まず、ここではBLM関連の単語(White Supremacyなど)と、伝統的に差別関連で使われてきた単語(Diversityなど)を比較します。ソースはGoogle Books、Google Search、News Mediaです。どのソースでも共通して、BLM関連の単語の単語使用量は急激に増えています(図右)。この結果は、伝統的な差別関連の単語と比較しても変わりません(図左)。

デモがあった直後は"Black Lives Matter"の検索量が増える

ここでは改めて"Black Lives Matter"という単語のGoogle検索量を時系列に追います。下図では、抗議があった日(下図赤線)に、検索量(緑線)が増えていることがわかります。さらにそのインパクトは抗議後も続き、しかも抗議があるたびに検索の絶対量が増えていることがわかります。(抗議活動参加者(黒線)が前回より増えていないときでも、検索量は増えています。)

抗議活動があるたびに、BLMの検索量は増える

デモがあるたびに検索量は増えていく

「検索量がデモの度に増えていく」ことを定量的に示しているのが下図です。ここでは、主要なデモが起こるたびに関連単語の検索量がどれくらい積み上がっているかを定量化しています(定量化手法は論文を参照)。これを見ると、概ね2010年代はBLM関連の単語の検索量が長期的に増えてきていることがわかります。

BLMへの関心はGeorge Floydデモの後も持続

特に「デモ後も関心が持続している」という主張を定量的に示したものが以下の図です。この図では、横軸がジョージ・フロイド事件の後に検索量どれくらい増えたかを示しています。これを見ると、他の象徴的な単語に比べ、"Black Lives Matter"の単語が一段と検索量が大きくなっていることがわかります。

BLM反対派の単語はBLM程は増えていない

BLM活動は、BLM反対派の人々から黒人優遇策だとして批判が起こりました。その主な主張は「黒人以外の命も重要だ」というものです。その代表的な標語が"All Lives Matter"、”Blue Lives Matter”、"White Lives Matter"ですが、ここでは最後の分析として、それらの単語と"Black Lives Matter"を、Twitterのハッシュタグの量で比較しています。

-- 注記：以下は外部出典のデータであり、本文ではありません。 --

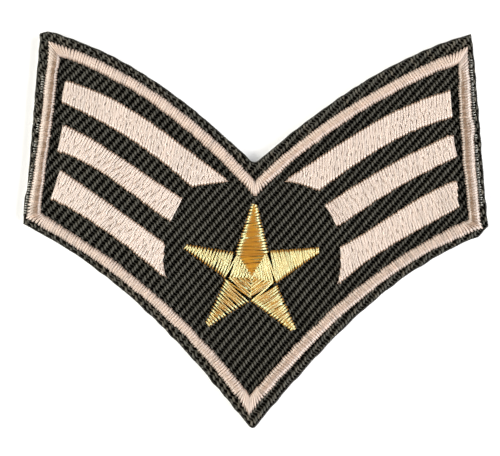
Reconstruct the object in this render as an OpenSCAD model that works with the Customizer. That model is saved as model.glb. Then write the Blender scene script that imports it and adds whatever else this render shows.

結果は下図です。確かに2015年ほどを堺に、反BLM系のハッシュタグも急激に増えています。しかし、これらはBLMよりは一桁以上小さく、存在感としてBLMには敵わないことがわかります。

まとめてみた所感

Twitterが出現してからもう20年ほど経つようになり、「ハッシュタグ・アクティビズム」という言葉が象徴するように、社会運動はソーシャルメディアとともにあることが一般的になっています。またそれは同時に、過去の社会活動の影響やトレンドを、定量的に分析できるようになってきたということです。本研究のように、長期的なデータを取得することは、今後も社会科学に対して重要な示唆を出していくことができる思われます(なのでTwitter Academic APIは残ってほしい。。)